The remarkable blogpost from Jeff Bezos – Amazon CEO, world’s richest man and owner of the Washington Post – accusing the National Enquirer’s parent company of blackmail adds another bizarre strand to the tangled web tying together Donald Trump, the media and the investigation into Russian interference in the 2016 election.
Bezos has long been a hate figure for Trump because of his ownership of the Washington Post. Although Bezos does not take an active role in the paper’s management, Trump has repeatedly tweeted about the “Amazon Washington Post”.

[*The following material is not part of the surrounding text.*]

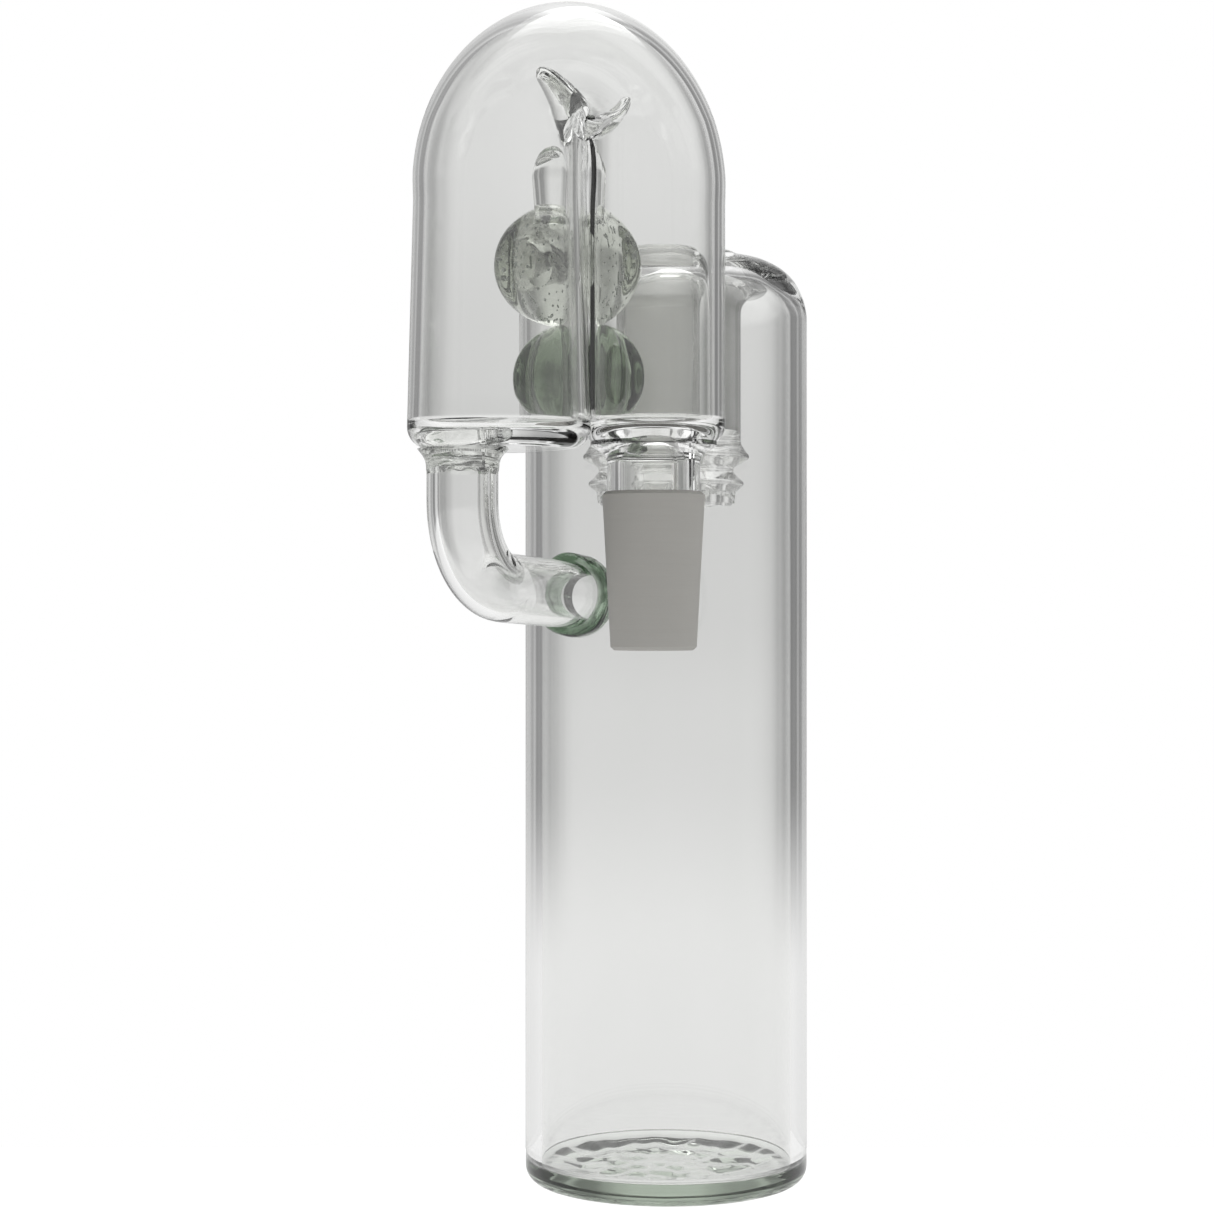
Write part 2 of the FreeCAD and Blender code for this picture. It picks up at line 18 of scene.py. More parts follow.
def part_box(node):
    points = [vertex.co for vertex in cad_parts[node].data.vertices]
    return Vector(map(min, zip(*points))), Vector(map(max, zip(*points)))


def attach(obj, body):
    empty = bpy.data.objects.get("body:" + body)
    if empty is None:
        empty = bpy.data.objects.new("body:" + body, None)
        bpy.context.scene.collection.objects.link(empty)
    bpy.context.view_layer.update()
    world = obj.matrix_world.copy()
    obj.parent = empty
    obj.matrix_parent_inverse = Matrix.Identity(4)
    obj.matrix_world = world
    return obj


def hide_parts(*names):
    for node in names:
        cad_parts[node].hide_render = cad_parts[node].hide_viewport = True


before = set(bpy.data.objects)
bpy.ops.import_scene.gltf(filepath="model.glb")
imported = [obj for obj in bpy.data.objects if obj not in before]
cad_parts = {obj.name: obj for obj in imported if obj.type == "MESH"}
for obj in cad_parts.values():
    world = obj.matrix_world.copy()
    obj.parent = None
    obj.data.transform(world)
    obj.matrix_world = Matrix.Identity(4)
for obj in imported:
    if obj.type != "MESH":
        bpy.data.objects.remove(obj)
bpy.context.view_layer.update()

MM = 0.001
SLIVER = 1e-6
SHARP = math.radians(38)
GLASS_IOR = 1.474
GOLDEN_TURN = 2.399963
LOG = logging.getLogger("glass_bubbler")
Corner = tuple[float, float]
Colour = tuple[float, float, float]
Number = Union[float, "Sock"]
Tree = bpy.types.NodeTree
Shape = bmesh.types.BMesh
Piece = bpy.types.Object
Material = bpy.types.Material


# ----------------------------------------------------------------------------- shader maths
class Sock:
    """A shader value that Python's operators can be used on."""

    def __init__(self, tree: Tree, socket: bpy.types.NodeSocket) -> None:
        """Wrap one output socket of a node tree."""
        self.tree = tree
        self.socket = socket

    def _math(self, operation: str, first: Number, second: Number) -> "Sock":
        """Add a Math node of two values or links, and return its result."""
        return add_node(self.tree, "ShaderNodeMath", {"operation": operation},
                        {0: first, 1: second})

    def __add__(self, other: Number) -> "Sock":
        """Return the sum."""
        return self._math("ADD", self, other)

    def __sub__(self, other: Number) -> "Sock":
        """Return the difference."""
        return self._math("SUBTRACT", self, other)

    def __rsub__(self, other: Number) -> "Sock":
        """Return the difference with the plain number first."""
        return self._math("SUBTRACT", other, self)

    def __mul__(self, other: Number) -> "Sock":
        """Return the product."""
        return self._math("MULTIPLY", self, other)

    def angle(self, other: Number) -> "Sock":
        """Return the angle of a right triangle with this value opposite and the other beside."""
        return self._math("ARCTAN2", self, other)

    __radd__ = __add__
    __rmul__ = __mul__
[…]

Trump has a long relationship with the National Enquirer and its CEO, David Pecker. The company long engaged in “catch-and-kill” agreements on behalf of Trump, paying for negative stories in order not to run them. It admitted to criminal behavior in a plea deal with federal prosecutors where the company and its executives received immunity in exchange for giving evidence against Trump’s fixer Michael Cohen.
These issues collided last month when the National Enquirer ran a story about Bezos’s extramarital affair that relied on intimate text messages between Bezos and Lauren Sanchez, a former TV anchor. At the time of the story, Trump tweeted: “So sorry to hear the news about Jeff Bozo being taken down by a competitor whose reporting, I understand, is far more accurate than the reporting in his lobbyist newspaper, the Amazon Washington Post. Hopefully the paper will soon be placed in better & more responsible hands!”
In his blogpost on Thursday, Bezos suggests the Washington Post’s reporting on the murder of its columnist Jamal Khashoggi may have made him a target of Pecker, pointing out that the National Enquirer’s owner, American Media Inc (AMI), produced a glossy pro-Saudi tabloid.
“It’s unavoidable that certain powerful people who experience Washington Post news coverage will wrongly conclude I am their enemy,” writes Bezos. “President Trump is one of those people, obvious by his many tweets. Also, The Post’s essential and unrelenting coverage of the murder of its columnist Jamal Khashoggi is undoubtedly unpopular in certain circles.”
Bezos even noted that not only was Pecker “apoplectic” about his investigation into how the National Enquirer obtained his text messages but “for reasons still to be better understood, the Saudi angle seems to hit a particularly sensitive nerve”.
There is no way to predict what consequences may stem from the tabloid’s threat to publish a picture of Bezos’s genitalia. But the National Enquirer may be at additional legal risk. In its plea deal with federal prosecutors, AMI pledged not to “commit any crimes subsequent to the date of the signing of this agreement”. The penalty for violation would be to void the immunity agreement and open the company up for prosecution.
AMI has already pledged to “throughly investigate” Bezos’s allegations but the tabloid, which previously paid to cover up Trump’s affairs with adult film star Stormy Daniels and former Playboy model Karen MacDougal, has now even further inserted itself into the muck and mire of scandal surrounding the president and his administration.